Younghoon David Kim

Chair, World Energy Council 2016 - 2019

[Korea Joongang Daily] Solutions waiting to be discovered

Posted on 20 06 2019

 

Solutions waiting to be discovered

 

 

The National Council on Climate and Air Quality, the body created under the leadership of former UN Secretary General Ban Ki-moon, held its second meeting earlier this month to chart its path in tackling the problem of fine dust.

 

The organization, formed as a presidential initiative, has environmental, social and diplomatic components to its mission. I have found that many council members agree that science and technology should be integral to their approach to the issue. This is encouraging because it seems to me that sustainable solutions lie in science and technology which can support significant and drastic change in policy.

 

Many aspects can be addressed with existing technology — we can cause clouds to rain, we can limit and monitor power plants and major polluters, we can make better face masks — but the core question of how we technologically digest pollutants and maintain the benefits of the industrial production that produces them remains undiscovered.

 

The committee is, you could say, like the blind men in the Korean folk tale of Simcheong, the peasant girl who becomes an empress and holds the banquet to find her blind father again. We know the solution must be out there, somebody must be working on the technology, but what do we have to do to ensure that we find it?

 

This is not a fanciful question. The solution to this question will be meaningful not just for the spluttering residents of the Korean Peninsula.

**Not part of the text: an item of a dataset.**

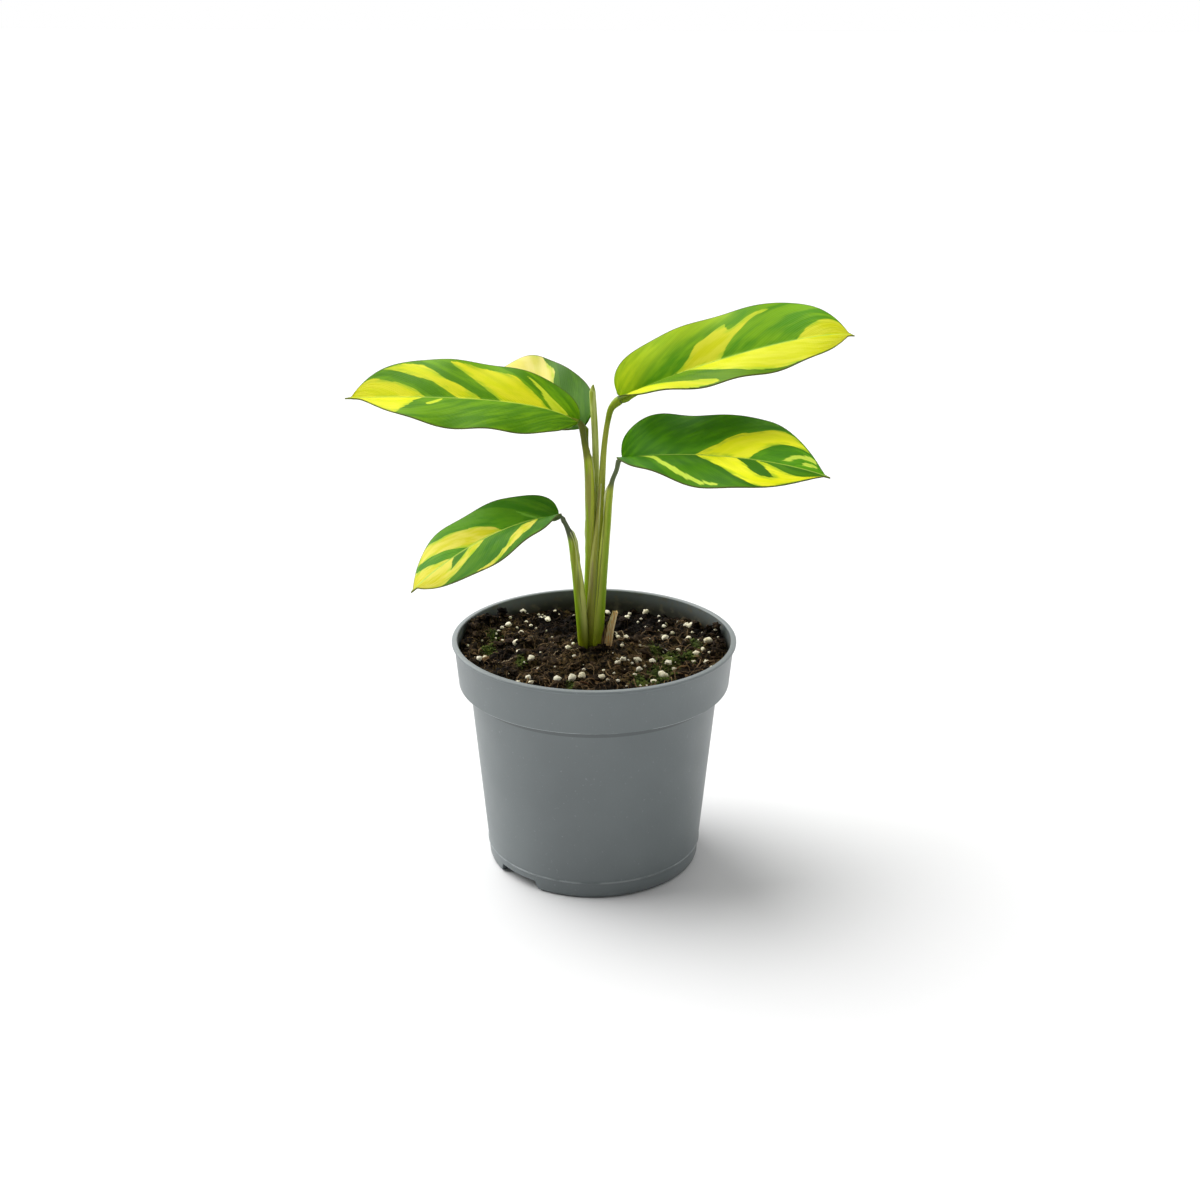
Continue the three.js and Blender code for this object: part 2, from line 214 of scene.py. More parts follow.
def seeded(seed):  # 0 to 1, the same on every run
    value = sin(seed * 127.1 + 311.7) * 43758.5453
    return value - math.floor(value)


def rough(point, size, seed=0.0):  # smooth 3D noise, about -1 to 1, for a place in mm
    return noise.noise(Vector(point) / size + Vector((seed, seed * 1.7, -seed)))


# camera, floor and light

camera = {"place": (2.45, -632.0, 348.0), "pitchDown": 20.15, "roll": 0.2, "focal": 48.15, "sensor": 36.0,
          "pixels": 1200}

cameraData = bpy.data.cameras.new("camera")
cameraData.lens = camera["focal"]
cameraData.sensor_width = camera["sensor"]
cameraObject = bpy.data.objects.new("camera", cameraData)
bpy.context.scene.collection.objects.link(cameraObject)
cameraObject.matrix_world = (Matrix.Translation(Vector(camera["place"]) * mm)
                             @ Matrix.Rotation(radians(90 - camera["pitchDown"]), 4, "X")
                             @ Matrix.Rotation(radians(camera["roll"]), 4, "Z"))
bpy.context.scene.camera = cameraObject

studio = {"floorColour": "#e7e7e7", "floorSize": 60.0, "behind": 0.88, "front": 0.06, "backdrop": 1.0,
          "key": {"from": (-0.62, 0.35, 0.78), "spread": 64.0, "power": 3.7},
          "fill": {"from": (0.85, -0.45, 0.12), "spread": 60.0, "power": 0.2}}

deselectAll()
bpy.ops.mesh.primitive_plane_add(size=studio["floorSize"])
floor = bpy.context.object
floor.name = "floor"
# Matt white card: even, nearly no gloss
newMaterial("matt white card")
floor.data.materials.append(finishMaterial(studio["floorColour"], 0.9, specular=0.1))

# a light tent: bright behind and at the sides, dimmer on the near side, white where it is seen itself
making["owner"] = world = bpy.data.worlds.new("studio")
world.use_nodes = True
northSouth = axisOf((addNode("TexCoord"), "Generated"), "Y")
tentLight = ramp(northSouth, -0.95, 0.35, studio["front"], studio["behind"])
seen = times((addNode("LightPath"), "Is Camera Ray"), studio["backdrop"])
fill(world.node_tree.nodes["Background"], {"Strength": calc("MAXIMUM", seen, tentLight), "Color": "#ffffff"})
bpy.context.scene.world = world
bpy.context.scene.view_settings.view_transform = "Standard"

for lampName in ("key", "fill"):
    lamp = studio[lampName]
    lampData = bpy.data.lights.new(lampName, "SUN")
    lampData.angle = radians(lamp["spread"])
    lampData.energy = lamp["power"]
    lampObject = bpy.data.objects.new(lampName, lampData)
    bpy.context.scene.collection.objects.link(lampObject)
    lampObject.rotation_euler = (-Vector(lamp["from"])).to_track_quat("-Z", "Y").to_euler()
print("camera and light done")


# the pot

pot = {"height": 100.0, "lipRadius": 60.0, "lipHeight": 1.6, "bandTopRadius": 59.0, "bandLowRadius": 57.4,
       "bandLowHeight": 80.5, "shoulderRadius": 52.8, "footRadius": 45.5, "ridgeHeight": 7.5, "wall": 1.3,
       "ringHeight": 4.7, "ringWidth": 3.2, "floorTop": 6.1, "holeRadius": 4.0, "holeCircle": 30.0, "holes": 6,
       "notchWidth": 24.0, "notchAngles": (-135, 45), "sides": 192, "holeSides": 40, "cutDepth": 6}


def potWall(height):  # outside radius of the plain wall
    return pot["footRadius"] + (pot["shoulderRadius"] - pot["footRadius"]) * height / pot["bandLowHeight"]


def potProfile():  # radius and height from the middle of the underside, out and over the lip, to the floor
    foot, wall, deck, low = pot["footRadius"], pot["wall"], pot["floorTop"], pot["bandLowHeight"]
    top, ridge, lip, bandTop = pot["height"], pot["ridgeHeight"], pot["lipRadius"], pot["bandTopRadius"]
    band, shoulder, lipLow = pot["bandLowRadius"], pot["shoulderRadius"], top - pot["lipHeight"]
    under, inner, ledge = deck - wall, foot - pot["ringWidth"], low + wall
    return [(0, under), (inner - 0.6, under), (inner, under - 0.6), (inner, 0.3), (inner + 0.3, 0), (foot - 1.6, 0),
            (foot - 0.8, 0.25), (potWall(0.9) - 0.25, 0.75), (potWall(1.6), 1.6),
            (potWall(ridge - 0.55), ridge - 0.55), (potWall(ridge) + 0.28, ridge - 0.2),
            (potWall(ridge) + 0.28, ridge + 0.15), (potWall(ridge + 0.5), ridge + 0.5),
            (potWall(low - 1.2), low - 1.2), (potWall(low) + 0.35, low - 0.3), (potWall(low) + 1.0, low),
            (band - 0.7, low), (band - 0.2, low + 0.2), (band, low + 0.8), (bandTop - 0.1, lipLow - 0.4),
            (bandTop + 0.15, lipLow - 0.05), (lip - 0.25, lipLow + 0.2), (lip, lipLow + 0.6), (lip, top - 0.55),
            (lip - 0.25, top - 0.15), (lip - 0.7, top), (bandTop - wall + 0.3, top), (bandTop - wall, top - 0.35),
            (band - wall, ledge + 0.5), (band - wall - 0.5, ledge), (shoulder - wall + 0.4, ledge),
            (shoulder - wall, ledge - 0.5), (potWall(deck) - wall, deck + 1), (potWall(deck) - wall - 1, deck),
            (0, deck)]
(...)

It will be technology with global significance, for while more countries may be responsible than others for pollution, its impact does not respect borders.

 

Given this significance, I am guessing that our question will not be answered with familiar inventiveness. A new engine, a new app will not be enough. We somehow need the equivalent in reality of a million little Pacmans flying out to munch up the airborne dirt.

 

It is my hunch that we are looking for a gamechanger along the lines of the Nikolai Tesla’s design of alternating-current electricity supply system including his invention of the A/C induction motor, which historians say marked the beginning of the second Industrial Revolution. Tesla’s contribution came in the context of his “war of the currents” waged in the 1880s with another genius, his employer, Thomas Edison. Rejecting Tesla’s idea, Edison favored his own direct-current (DC) electric power.

 

Tesla also challenged Edison’s revenue model of power plants for each district of New York City because his A/C system made long distance power transmission possible. As a result, Edison fired him.

 

Tesla’s A/C generator powered the Chicago Expo and went on to power the whole world after that. Had Tesla’s idea been completely dismissed, we would have had the nightmare scenario of extreme smog and particulate pollutants in mega cities all over the world even sooner. As it was, Tesla’s inventions became the backbone of modern power and communication systems.

 

If we want to be strict about our definitions, we are still living in this Tesla-inspired second Industrial Revolution era because our computers and AI are still powered in the same way.

 

To give an idea of what we are looking for to solve our fine dust catastrophe, we are in effect waiting for our contemporary Tesla to step forward and kickstart the next industrial revolution with a new form of energy that will not just be clean, and not just be as good as the energy we have now, but better on a revolutionary scale. (With all due respect to modern usage, from this point of view, we haven’t entered the third industrial revolution yet, let alone the fourth).

 

Given that the council under Secretary General Ban is not itself a research body, the question then becomes how it may create the necessary structure to ensure that the solutions which may be out there will be found?

 

This would seem to require a unified approach that encompasses both technology track and a policy track. The argument here is that no matter how good a policy appears to be, without the support of advanced and appropriate technology no policy will stand.

 

In fact, it could end up causing more trouble. Similarly, without investment to commercialize it and policy to back its use, technology remains academic.

 

To this end, the committee needs to encourage the participation of global experts in relevant technologies in order to create a synergy with policy to find solutions. It needs to benchmark on the technological, scientific and policy levels the successful solutions to fine dust like those found in London, Los Angeles, Singapore and Beijing.

 

In this way, our hope is that Korea may lay the groundwork for a miracle. Just as Simcheong’s father’s sight was miraculously recovered when they reunited at the banquet, so we may create a grand forum for scientific experts, investors and policymakers to come together and find a solution that will benefit all of mankind.

 

 

Younghoon David Kim

 

The author is the chairman of the London-based World Energy Council and chairman and CEO in Korea of the Daesung Group. He is a member of the National Council on Climate and Air Quality.